C’est une question qui ne cesse d’être posée depuis juillet mais pensez-vous qu’un Tour de France féminin peut refaire son apparition ?
Je pense que oui, un Tour de France féminin à toute sa place ! Après pour bien connaitre les enjeux et la logistique ASO sur le Tour de France masculin, impossible de le faire en même temps. A titre d’exemple, une équipe homme, c’est près de 15 véhicules dont 2 poids lourds… si on multiplie par 22… plus les filles… Il faut savoir convaincre ASO avec tact pour organiser cela à un autre moment ou faire un partenariat. On a tendance à plutôt les accabler, pas sûr que ce soit la bonne technique !
On a vu que vous cherchiez à recruter pour 2020, quelles sont vos mots pour attirer les coureuses ? Avez-vous des idées de recrues en tête ?
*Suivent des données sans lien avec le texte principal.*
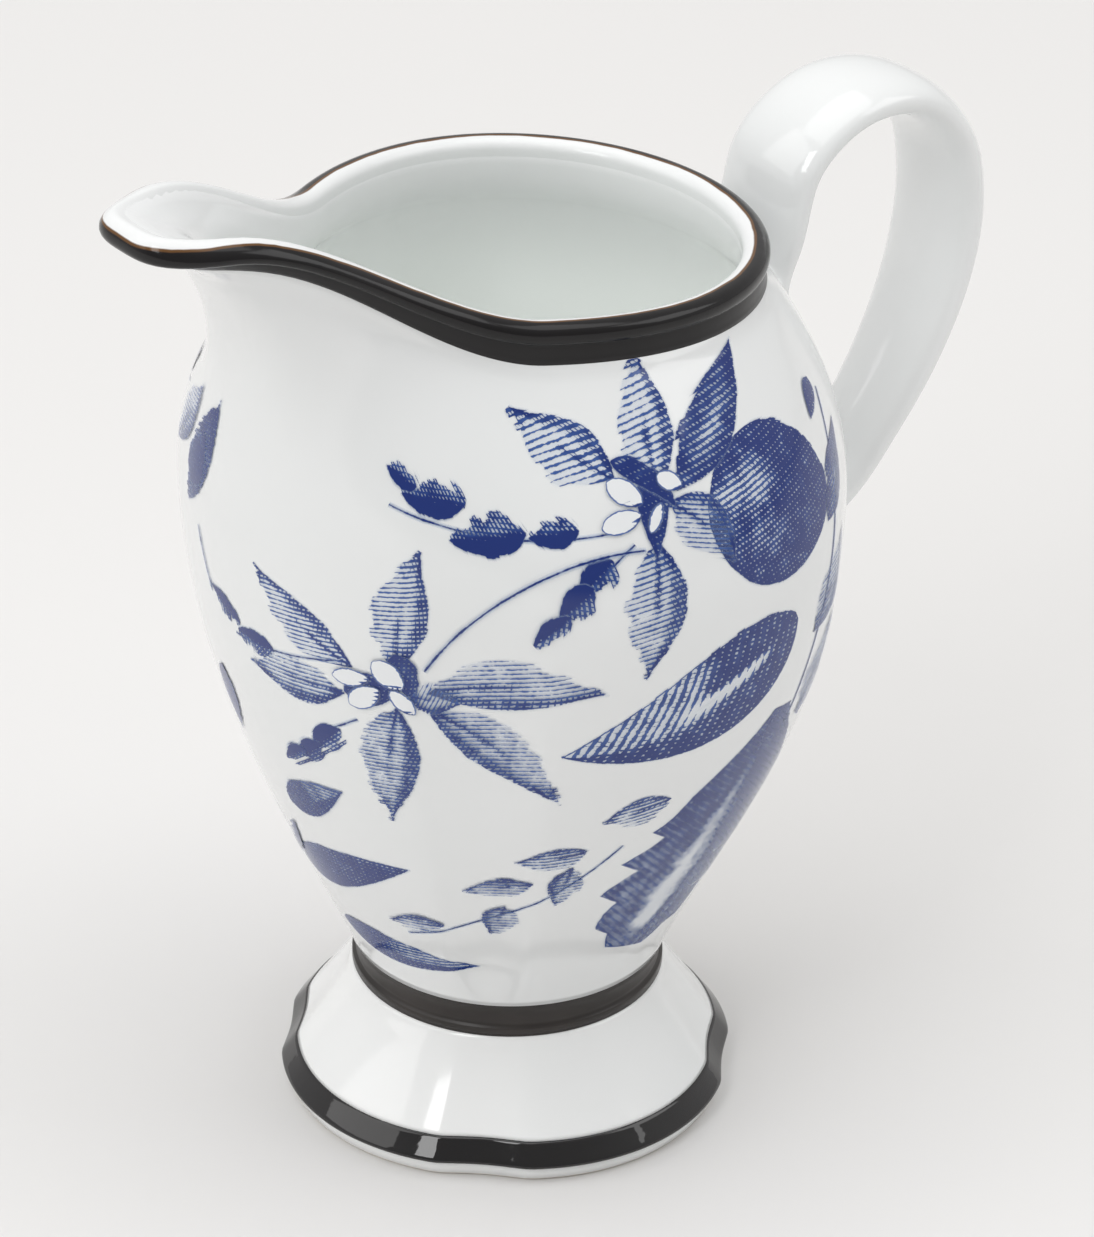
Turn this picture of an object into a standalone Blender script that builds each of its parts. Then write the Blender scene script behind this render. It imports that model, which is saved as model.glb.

Depuis 2 ans, cette équipe progresse sur le plan sportif mais aussi sur la partie encadrement et logistique. Même si pour le moment nous sommes encore en DN, toutes les filles sont rémunérées, équipées, et ou défrayées. On fait en sorte que la pratique ne soit pas contrainte et que les filles se consacrent à la performance… et au plaisir. Tout n’est pas parfait mais on s’améliore avec le temps.
Je voudrais que 2020 soit encore mieux que 2019… des noms pas vraiment, ce serait prématuré mais de nombreuses pistes oui !
Ravito pour les coéquipières fait par Barbara Fonseca | © Stéphane Tillet
Quel est le projet à moyen ou long terme de cette équipe féminine St Michel-Auber 93 ?
A court terme, comme je disais, faire mieux que 2019 tout en prenant en compte la nouvelle réforme qui arrive.
A plus ou moins long terme, j’ai envie de dire qu’il faudrait passer le cap et tendre vers l’UCI mais cela dépend aussi de la volonté de nos partenaires. St Michel Auber 93, c’est l’équipe dames, mais c’est aussi des hommes pro, des amateurs en passant par l’école de vélo, les minimes, les cadets et la DN.